▶ What you have to do
Return every line of the material exactly.
◆ ◆ ◆
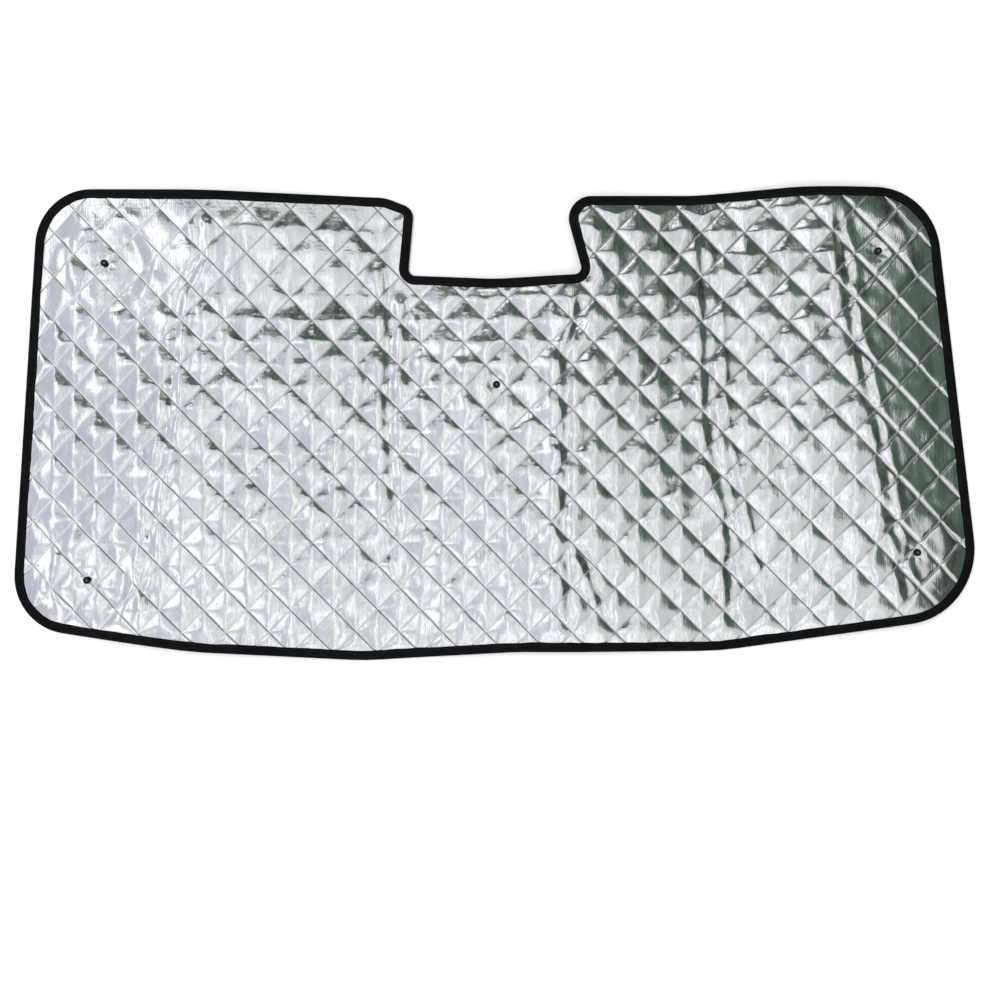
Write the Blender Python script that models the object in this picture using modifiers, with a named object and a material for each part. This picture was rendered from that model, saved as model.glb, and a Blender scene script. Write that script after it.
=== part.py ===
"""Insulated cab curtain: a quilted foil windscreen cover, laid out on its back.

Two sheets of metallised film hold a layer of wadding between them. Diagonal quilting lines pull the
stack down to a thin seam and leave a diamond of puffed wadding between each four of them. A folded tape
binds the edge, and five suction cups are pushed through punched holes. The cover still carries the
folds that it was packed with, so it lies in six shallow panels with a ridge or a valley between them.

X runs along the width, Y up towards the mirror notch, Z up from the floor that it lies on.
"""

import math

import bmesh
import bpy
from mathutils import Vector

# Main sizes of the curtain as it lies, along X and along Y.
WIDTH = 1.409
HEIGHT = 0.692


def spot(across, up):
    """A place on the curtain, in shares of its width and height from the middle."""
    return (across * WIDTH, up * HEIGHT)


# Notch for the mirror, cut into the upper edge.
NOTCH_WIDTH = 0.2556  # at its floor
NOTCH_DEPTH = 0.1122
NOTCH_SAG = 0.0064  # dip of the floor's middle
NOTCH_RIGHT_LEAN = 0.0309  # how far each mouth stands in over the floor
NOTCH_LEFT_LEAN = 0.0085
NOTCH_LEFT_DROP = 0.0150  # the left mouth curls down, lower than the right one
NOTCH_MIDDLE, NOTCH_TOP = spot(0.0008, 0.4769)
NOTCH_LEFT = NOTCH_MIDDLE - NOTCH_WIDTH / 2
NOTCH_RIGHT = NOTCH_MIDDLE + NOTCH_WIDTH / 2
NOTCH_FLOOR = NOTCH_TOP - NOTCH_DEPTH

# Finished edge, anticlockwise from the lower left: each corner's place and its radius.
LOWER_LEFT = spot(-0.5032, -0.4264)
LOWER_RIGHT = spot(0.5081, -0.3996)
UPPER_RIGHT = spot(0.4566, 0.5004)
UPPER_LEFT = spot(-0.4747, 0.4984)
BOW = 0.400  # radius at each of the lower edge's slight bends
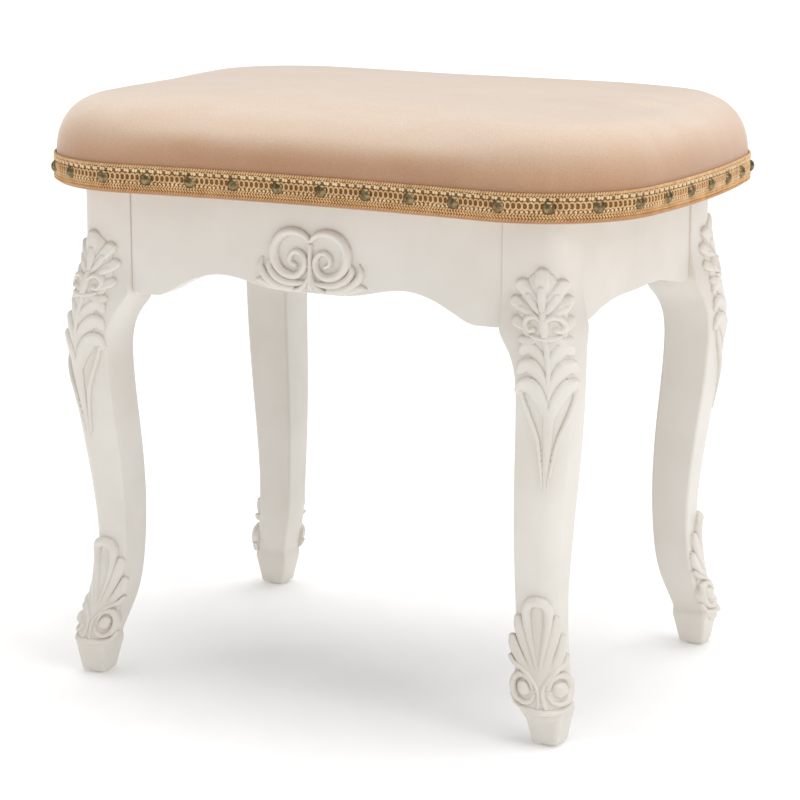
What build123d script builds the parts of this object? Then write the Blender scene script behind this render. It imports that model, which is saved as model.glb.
◆ ◆ ◆
▶ Solved problem
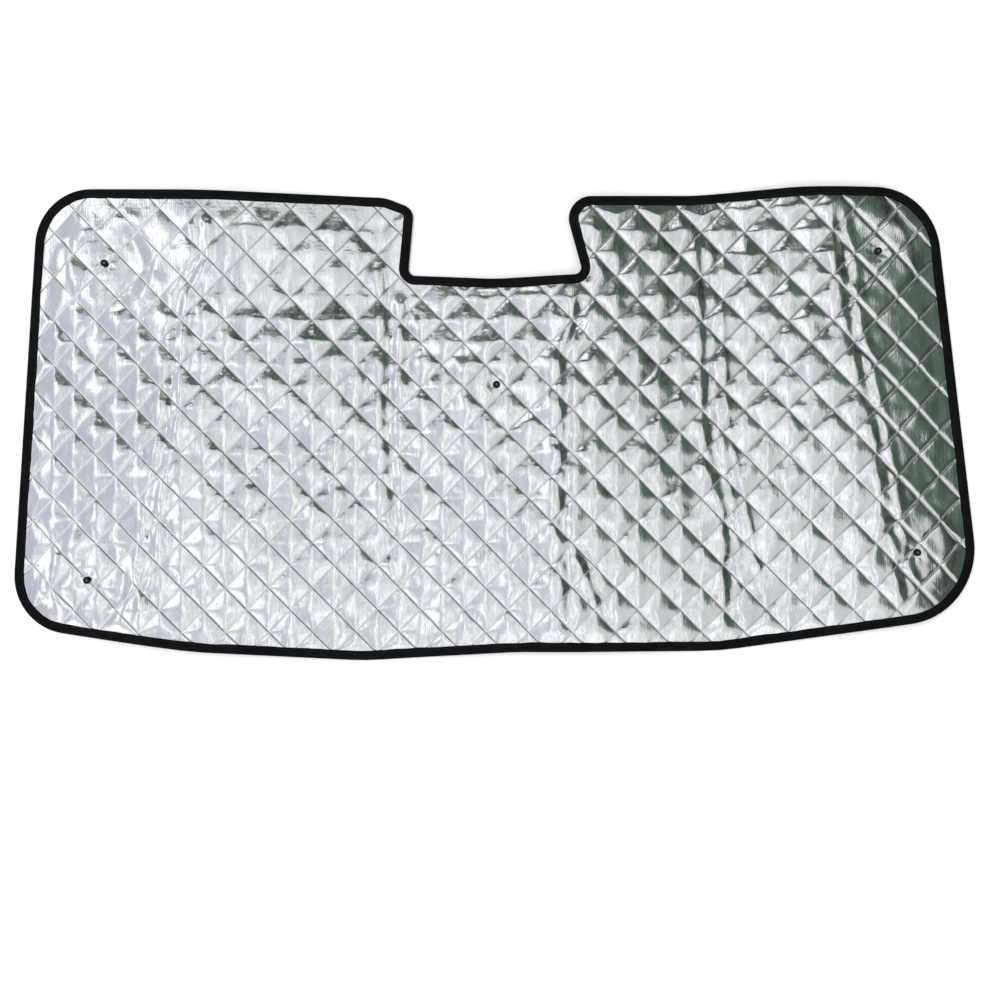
Write the Blender Python script that models the object in this picture using modifiers, with a named object and a material for each part. This picture was rendered from that model, saved as model.glb, and a Blender scene script. Write that script after it.
=== part.py ===
"""Insulated cab curtain: a quilted foil windscreen cover, laid out on its back.

Two sheets of metallised film hold a layer of wadding between them. Diagonal quilting lines pull the
stack down to a thin seam and leave a diamond of puffed wadding between each four of them. A folded tape
binds the edge, and five suction cups are pushed through punched holes. The cover still carries the
folds that it was packed with, so it lies in six shallow panels with a ridge or a valley between them.

X runs along the width, Y up towards the mirror notch, Z up from the floor that it lies on.
"""

import math

import bmesh
import bpy
from mathutils import Vector

# Main sizes of the curtain as it lies, along X and along Y.
WIDTH = 1.409
HEIGHT = 0.692


def spot(across, up):
    """A place on the curtain, in shares of its width and height from the middle."""
    return (across * WIDTH, up * HEIGHT)


# Notch for the mirror, cut into the upper edge.
NOTCH_WIDTH = 0.2556  # at its floor
NOTCH_DEPTH = 0.1122
NOTCH_SAG = 0.0064  # dip of the floor's middle
NOTCH_RIGHT_LEAN = 0.0309  # how far each mouth stands in over the floor
NOTCH_LEFT_LEAN = 0.0085
NOTCH_LEFT_DROP = 0.0150  # the left mouth curls down, lower than the right one
NOTCH_MIDDLE, NOTCH_TOP = spot(0.0008, 0.4769)
NOTCH_LEFT = NOTCH_MIDDLE - NOTCH_WIDTH / 2
NOTCH_RIGHT = NOTCH_MIDDLE + NOTCH_WIDTH / 2
NOTCH_FLOOR = NOTCH_TOP - NOTCH_DEPTH

# Finished edge, anticlockwise from the lower left: each corner's place and its radius.
LOWER_LEFT = spot(-0.5032, -0.4264)
LOWER_RIGHT = spot(0.5081, -0.3996)
UPPER_RIGHT = spot(0.4566, 0.5004)
UPPER_LEFT = spot(-0.4747, 0.4984)
BOW = 0.400  # radius at each of the lower edge's slight bends
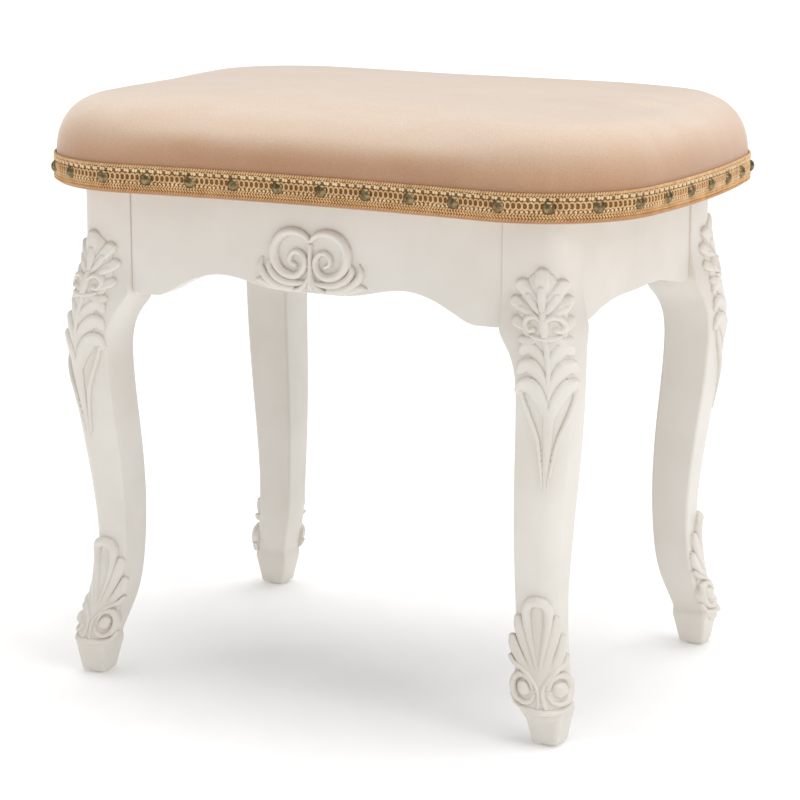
What build123d script builds the parts of this object? Then write the Blender scene script behind this render. It imports that model, which is saved as model.glb.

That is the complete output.